Em uma democracia consolidada e madura como a francesa, podemos encontrar algumas lições importantes para o encaminhamento dessa questão no Brasil de hoje. Seria até uma medida de bom senso do presidente Lula mandar alguém a Paris para recolher algumas informações sobre como o governo Chirac vem encaminhando o debate na sociedade. Mesmo tendo ampla maioria na Assembléia Nacional, o governo entendeu que não pode simplesmente aprovar essa reforma no voto, sob o risco de criar uma crise política e social de grandes proporções. Decidiu partir para um diálogo com a chamada sociedade civil institucionalizada -sindicatos de trabalhadores e de empresários, principalmente- a partir de um conjunto de princípios previamente estabelecidos pelo Executivo. Não se trata ainda de uma agenda detalhada, mas referências a partir das quais, uma vez estabelecido um mínimo de consenso, seriam definidas as regras de funcionamento da nova previdência pública.
O primeiro ponto definido foi o caráter solidário do sistema, isto é, nada de contas individualizadas e desvinculadas umas das outras, como são hoje os sistemas chileno e argentino. O segundo ponto é o de refazer os cálculos atuariais do sistema em função da nova realidade de expectativa de vida do francês neste início de século 21. Em outras palavras, como o aposentado vai viver um período maior sob a proteção previdenciária, terá de contribuir por mais tempo antes de se aposentar. Se ele preferir parar de trabalhar mais cedo, terá de aceitar um valor menor para sua aposentadoria. Na França, hoje, o trabalhador contribui por 37 anos e meio à previdência pública.

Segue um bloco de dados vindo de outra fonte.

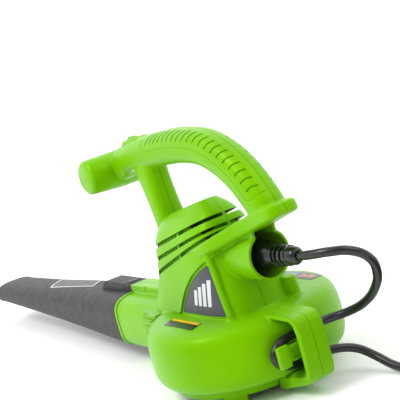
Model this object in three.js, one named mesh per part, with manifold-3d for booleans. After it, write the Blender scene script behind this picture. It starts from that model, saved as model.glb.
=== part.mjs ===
// Corded electric leaf blower, built in millimetres with +Z up.
// The fan turns about the Z axis, the blower tube points to -Y, and the left side faces +X.
import * as THREE from "three";
import { mergeVertices } from "three/addons/utils/BufferGeometryUtils.js";
import Module from "manifold-3d";

const wasm = await Module();
wasm.setup();

// Driving dimensions, in millimetres.
const WALL = 2.5;
const GAP = 0.3;
const RAIL_HOLLOW_HALF = 16.5;
const KNOB = { y: -180.5, z: 262.8, radius: 24.3, half: 50 };
const VOLUTE_BOTTOM = 20.6;
const DUCT = { half: 48, rise: 39.6, z: 62.7, mouth: -216, spigot: -242 };
const TUBE_TIP = -764;
const SHROUD = { z: 151.3, radius: 26.7, face: 105 };
const BRACKET_HALF = 17;
const BASE = { radius: 92, inner: 84, low: 3.5 };
const HUB_RADIUS = 15;
const FAN_RADIUS = 72;
const SHAFT_RADIUS = 4;
const CORD_RADIUS = 4.75;
const COIL = { x: -168, y: 300, z: 31.9, major: 85.5, minor: 30 };
const PLUG_Y = 164.5;

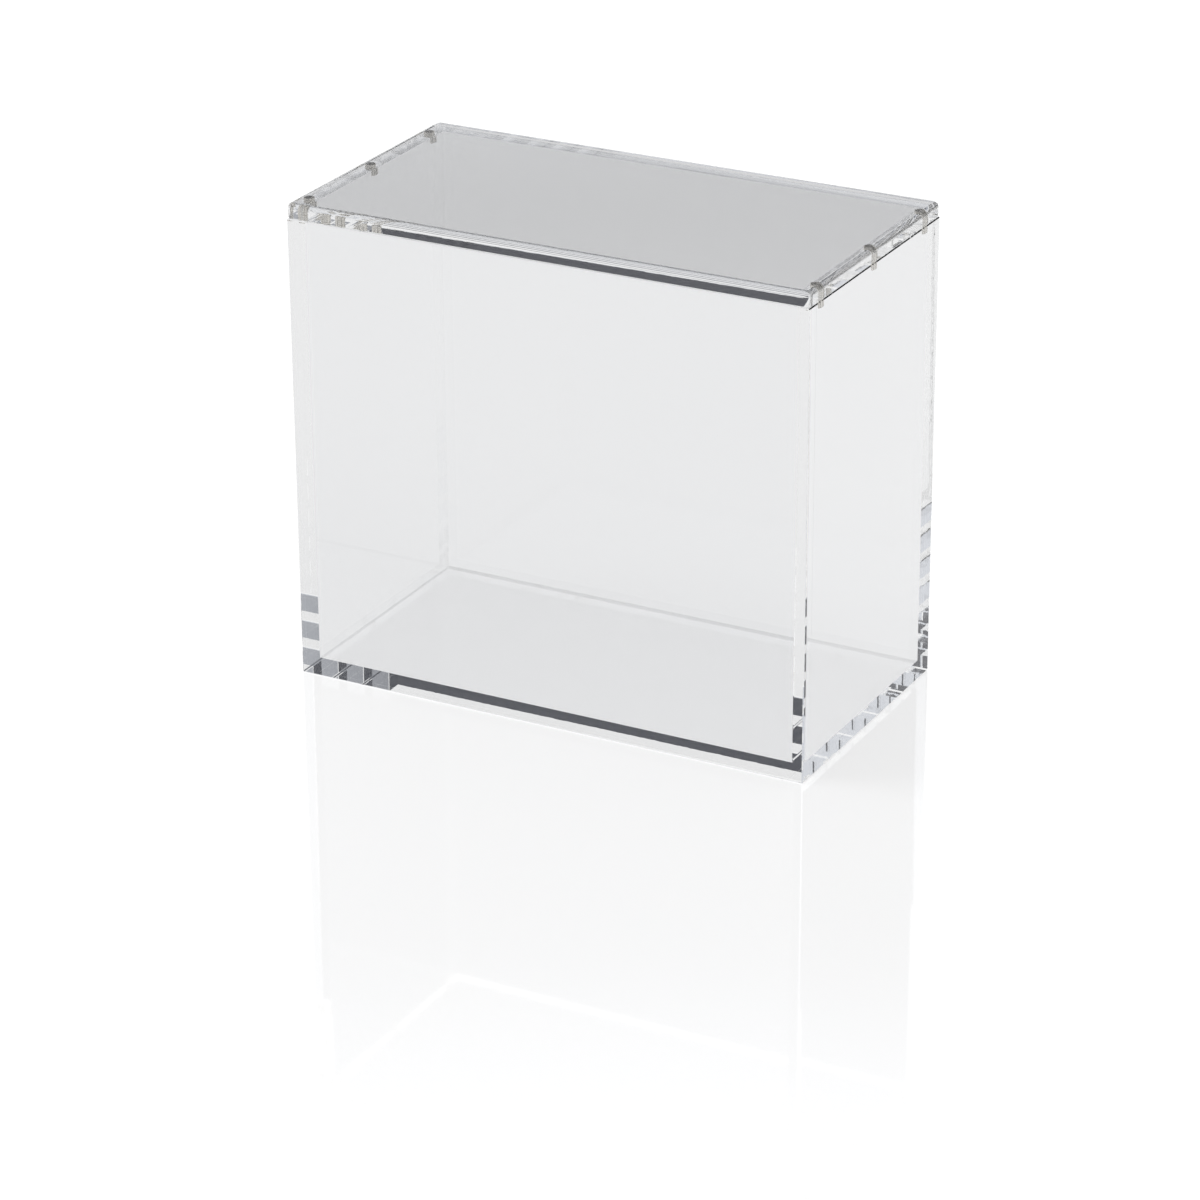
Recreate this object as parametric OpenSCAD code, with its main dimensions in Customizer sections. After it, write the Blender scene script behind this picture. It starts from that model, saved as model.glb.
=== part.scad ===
// Clear acrylic storage box with a lift-off lid that small disc magnets hold in place.
// Five polished panels are solvent-welded into an open case. The lid is one loose panel.
// Millimetres, +Z up, front towards -Y, origin on the table under the middle of the box.

/* [Case] */
// Outside width of the case, left to right
case_w = 203; // [110:1:320]
// Outside depth of the case, front to back
case_d = 106.5; // [70:0.5:220]
// Height of the walls, from the table to the rim
case_h = 175; // [60:1:300]
// Thickness of the sheet that the four walls are cut from
wall_t = 5.6; // [4.8:0.1:10]
// Thickness of the sheet that the base is cut from
base_t = 5.6; // [3:0.1:10]
// Width of the small bevel along each outer edge of the case
case_ease = 0.35; // [0.1:0.05:0.8]

/* [Lid] */
// Thickness of the lid panel
lid_t = 5.6; // [4.6:0.1:10]
// How far the lid stands out past each face of the case
lid_overhang = 0.2; // [0:0.1:2]
// Radius along the polished top edges of the lid
lid_edge_r = 2; // [0.5:0.1:2.4]
// Radius of the lid's four corners, seen from above
lid_corner_r = 2.5; // [2.5:0.1:10]
// Width of the small bevel round the lid's underside
lid_ease = 0.35; // [0.1:0.05:0.8]

/* [Magnets] */
// Diameter of each disc magnet
magnet_d = 4; // [2:0.1:4.5]
// Length of each disc magnet
magnet_l = 3; // [1.5:0.1:3.8]
// Bevel on the plated rims of each magnet
magnet_ease = 0.2; // [0.05:0.05:0.4]
// Distance from the front or back face of the case to the middle of the nearest magnet
magnet_end = 11; // [8:0.5:30]
// How far each magnet stands out of its bore, to meet its partner
magnet_proud = 0.15; // [0:0.05:0.3]
// Adhesive film between a magnet and the wall of its bore
glue_film = 0.05; // [0.02:0.01:0.1]

/* [Resolution] */
// Facets per full circle
facets = 96; // [24:12:180]

/* [Hidden] */

LEFT = -1;
RIGHT = 1;
FRONT = -1;
MIDDLE = 0;
BACK = 1;
SIDES = [LEFT, RIGHT];
ROW = [FRONT, MIDDLE, BACK];

ACRYLIC = [0.84, 0.89, 0.92, 0.45];
NICKEL = [0.74, 0.73, 0.70];

// Clear space inside the four walls
inside_w = case_w - 2 * wall_t;
inside_d = case_d - 2 * wall_t;

// The lid rests on the magnets, which hold it off the rim by twice their stand-out
lid_z = case_h + 2 * magnet_proud;
lid_w = case_w + 2 * lid_overhang;
lid_d = case_d + 2 * lid_overhang;
lid_round = min(lid_edge_r, lid_t - lid_ease, lid_corner_r);

// One bore size serves the walls and the lid. A magnet bottoms in its bore.
bore_d = magnet_d + 2 * glue_film;
bore_depth = magnet_l - magnet_proud;
// Each row of magnets runs down the middle of a side wall's top edge
magnet_x = case_w / 2 - wall_t / 2;
magnet_y = case_d / 2 - magnet_end;
// A cutting tool starts this far outside the face that it cuts
run_out = 1;

// Middle of one magnet's face plane, on the rim of the case or under the lid
function magnet_place(side, place, z) = [side * magnet_x, place * magnet_y, z];

// Rectangle centred on X that stands on the X axis, with all four corners bevelled
module bevelled_rectangle(w, h, bevel) {
    polygon([[-w / 2 + bevel, 0], [w / 2 - bevel, 0], [w / 2, bevel], [w / 2, h - bevel],
             [w / 2 - bevel, h], [-w / 2 + bevel, h], [-w / 2, h - bevel], [-w / 2, bevel]]);
}

// Profile drawn upright in X and Z, carried along Y for a given length about the origin
module along_y(length) {
    translate([0, length / 2, 0])
        rotate([90, 0, 0])
            linear_extrude(length)
                children();
}

// Profile drawn upright, with its width turned to Y, carried along X about the origin
module along_x(length) {
    rotate([0, 0, 90])
        along_y(length)
            children();
}

// Outer form of the welded case as one block, with every outer edge bevelled
module case_block() {
    intersection() {
        translate([0, -case_d / 2, 0])
            linear_extrude(case_h)
                bevelled_rectangle(case_w, case_d, case_ease);
        along_y(case_d)
            bevelled_rectangle(case_w, case_h, case_ease);
        along_x(case_w)
            bevelled_rectangle(case_d, case_h, case_ease);
    }
}

// Blind bores for one row of magnets, cut down from the rim or up from the lid's underside
module magnet_bores(side, z, way) {
    for (place = ROW)
        translate(magnet_place(side, place, z))
            rotate([way > 0 ? 0 : 180, 0, 0])
                translate([0, 0, -run_out])
                    cylinder(d = bore_d, h = bore_depth + run_out, $fn = facets);
}

// Base, let in between the four walls and flush with their lower edges
module base_panel() {
    color(ACRYLIC)
        translate([-inside_w / 2, -inside_d / 2, 0])
            cube([inside_w, inside_d, base_t]);
}

// Front or back wall: full width, so that it covers the ends of the side walls
module long_wall(row) {
    color(ACRYLIC)
        intersection() {
            case_block();
            translate([-case_w / 2, row < 0 ? -case_d / 2 : case_d / 2 - wall_t, 0])
                cube([case_w, wall_t, case_h]);
        }
}

module front_panel() {
    long_wall(FRONT);
}

module back_panel() {
    long_wall(BACK);
}

// Side wall between the front and the back, bored along its top edge for three magnets
module side_wall(side) {
    color(ACRYLIC)
        difference() {
            intersection() {
                case_block();
                translate([side < 0 ? -case_w / 2 : case_w / 2 - wall_t, -inside_d / 2, 0])
                    cube([wall_t, inside_d, case_h]);
            }
            magnet_bores(side, case_h, -1);
        }
}

module left_panel() {
    side_wall(LEFT);
}

module right_panel() {
    side_wall(RIGHT);
}

// Section through the lid: bevelled lower corners, and round upper ones
module lid_section(w) {
    polygon([[-w / 2 + lid_ease, 0], [w / 2 - lid_ease, 0], [w / 2, lid_ease],
             [w / 2, lid_t - lid_round], [w / 2 - lid_round, lid_t],
             [-w / 2 + lid_round, lid_t], [-w / 2, lid_t - lid_round], [-w / 2, lid_ease]]);
    for (side = SIDES)
        translate([side * (w / 2 - lid_round), lid_t - lid_round])
            circle(r = lid_round, $fn = facets);
}

// The lid's rounding turned about one corner
module lid_corner() {
    rotate_extrude($fn = facets)
        intersection() {
            lid_section(2 * lid_corner_r);
            square([lid_corner_r, lid_t]);
        }
}

// Lid panel: two crossed slabs that share the section, and a turned corner at each end
module lid() {
    color(ACRYLIC)
        translate([0, 0, lid_z])
            difference() {
                union() {
                    along_y(lid_d - 2 * lid_corner_r)
                        lid_section(lid_w);
                    along_x(lid_w - 2 * lid_corner_r)
                        lid_section(lid_d);
                    for (side = SIDES, row = [FRONT, BACK])
                        translate([side * (lid_w / 2 - lid_corner_r), row * (lid_d / 2 - lid_corner_r), 0])
                            lid_corner();
                }
                for (side = SIDES)
                    magnet_bores(side, 0, 1);
            }
}

// Plated disc magnet that stands on the origin, with both rims bevelled
module disc_magnet() {
    r = magnet_d / 2;
    color(NICKEL)
        rotate_extrude($fn = facets)
            polygon([[0, 0], [r - magnet_ease, 0], [r, magnet_ease], [r, magnet_l - magnet_ease],
                     [r - magnet_ease, magnet_l], [0, magnet_l]]);
}

// Magnet glued into the top edge of a side wall
module wall_magnet(side, place) {
    translate(magnet_place(side, place, case_h - bore_depth))
        disc_magnet();
}

// Its partner, glued into the lid's underside
module lid_magnet(side, place) {
    translate(magnet_place(side, place, lid_z - magnet_proud))
        disc_magnet();
}

base_panel();
front_panel();
back_panel();
left_panel();
right_panel();
lid();
wall_magnet(LEFT, FRONT);  // wall_magnet_left_front
wall_magnet(LEFT, MIDDLE);  // wall_magnet_left_middle
wall_magnet(LEFT, BACK);  // wall_magnet_left_back
wall_magnet(RIGHT, FRONT);  // wall_magnet_right_front
wall_magnet(RIGHT, MIDDLE);  // wall_magnet_right_middle
wall_magnet(RIGHT, BACK);  // wall_magnet_right_back
lid_magnet(LEFT, FRONT);  // lid_magnet_left_front
lid_magnet(LEFT, MIDDLE);  // lid_magnet_left_middle
lid_magnet(LEFT, BACK);  // lid_magnet_left_back
lid_magnet(RIGHT, FRONT);  // lid_magnet_right_front
lid_magnet(RIGHT, MIDDLE);  // lid_magnet_right_middle
lid_magnet(RIGHT, BACK);  // lid_magnet_right_back
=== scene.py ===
"""Looks of a clear acrylic storage box with a lift-off lid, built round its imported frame.

The frame gives every panel and magnet at its real size and place, in metres. This script
dresses them: clear acrylic whose welded seams show no interface, nickel-plated magnets, and
a pale studio whose softboxes stand in the world, where clear edges pick them up.
"""

import logging
import math
from dataclasses import dataclass, field
from enum import Enum

import bpy
from mathutils import Matrix, Vector

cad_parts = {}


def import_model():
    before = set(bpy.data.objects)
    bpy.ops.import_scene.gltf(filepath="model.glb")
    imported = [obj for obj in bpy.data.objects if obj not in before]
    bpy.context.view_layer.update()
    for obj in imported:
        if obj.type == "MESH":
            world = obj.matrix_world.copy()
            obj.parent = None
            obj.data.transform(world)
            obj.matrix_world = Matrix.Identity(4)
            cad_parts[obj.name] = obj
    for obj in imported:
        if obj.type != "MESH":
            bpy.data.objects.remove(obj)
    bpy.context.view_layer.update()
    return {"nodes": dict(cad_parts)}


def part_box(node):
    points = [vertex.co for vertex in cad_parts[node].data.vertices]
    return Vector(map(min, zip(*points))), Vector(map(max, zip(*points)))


LOG = logging.getLogger("acrylic_box")
MM = 0.001
Colour = tuple[float, float, float, float]
WHITE: Colour = (1.0, 1.0, 1.0, 1.0)
AXES = range(3)


class Side(Enum):
    """Side of the box that a row of magnets runs along, as the sign of its X."""

    LEFT = -1
    RIGHT = 1


class Place(Enum):
    """Place of a magnet in its row."""

    FRONT = "front"
    MIDDLE = "middle"
    BACK = "back"


def grey(level: float) -> Colour:
    """Return a neutral colour of the given level."""
    return (level, level, level, 1.0)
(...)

O terceiro ponto estabelecido pelo governo é o da igualdade entre o contribuinte do setor público e o do setor privado. Nada de grupos privilegiados em razão de uma musculatura política mais forte do que a do cidadão comum. Entretanto não se podem evitar as discussões sobre tratamentos especiais para grupos de trabalhadores que tenham regras diferenciadas de relação de trabalho por motivos específicos de limitação de idade.
Finalmente, o governo propõe que as modificações a serem definidas sejam implementadas ao longo de um período de tempo suficiente para acomodar os efeitos sobre a renda dos aposentados franceses.
Para evitar que os debates se prolonguem por um tempo muito longo, o governo já avisou que, na falta de um entendimento e de um consenso com a sociedade civil, vai tomar a iniciativa de mandar para o Congresso um projeto seu e usar sua maioria para aprová-lo. Em outras palavras, ele manda dizer que vai usar o mandato conferido pelas urnas para resolver, ainda na legislatura atual, esse enorme entrave social e econômico. Coisa de país civilizado.
No Brasil, o presidente Lula decidiu usar o conselho consultivo, chamado Fórum Social, como mecanismo de discussão da questão da Previdência com a sociedade. É uma alternativa que pode funcionar se a composição desse colegiado for representativa e reproduza, sem distorções partidárias, o quadro institucional do país. Mas dificilmente fugirá a um debate com certos órgãos representativos de grupos profissionais específicos.
Também será de responsabilidade do governo definir as linhas básicas da reforma, pois de outra forma ficaremos eternamente discutindo as questões preliminares. O Fórum Social precisa ter uma agenda inicial definida pelo Executivo para que, a partir dela, os debates possam ser eficientes e rápidos. Não me parece que o governo tenha definido esses pontos, pois na campanha eleitoral de outubro o discurso do PT era outro.
Finalmente não poderá o governo fugir da responsabilidade de apresentar, como seu, o conjunto de leis e reformas constitucionais que deverão ser aprovados pelo Congresso Nacional.


Luiz Carlos Mendonça de Barros, 60, engenheiro e economista, é sócio e editor do site de economia e política Primeira Leitura. Foi presidente do BNDES e ministro das Comunicações (governo FHC).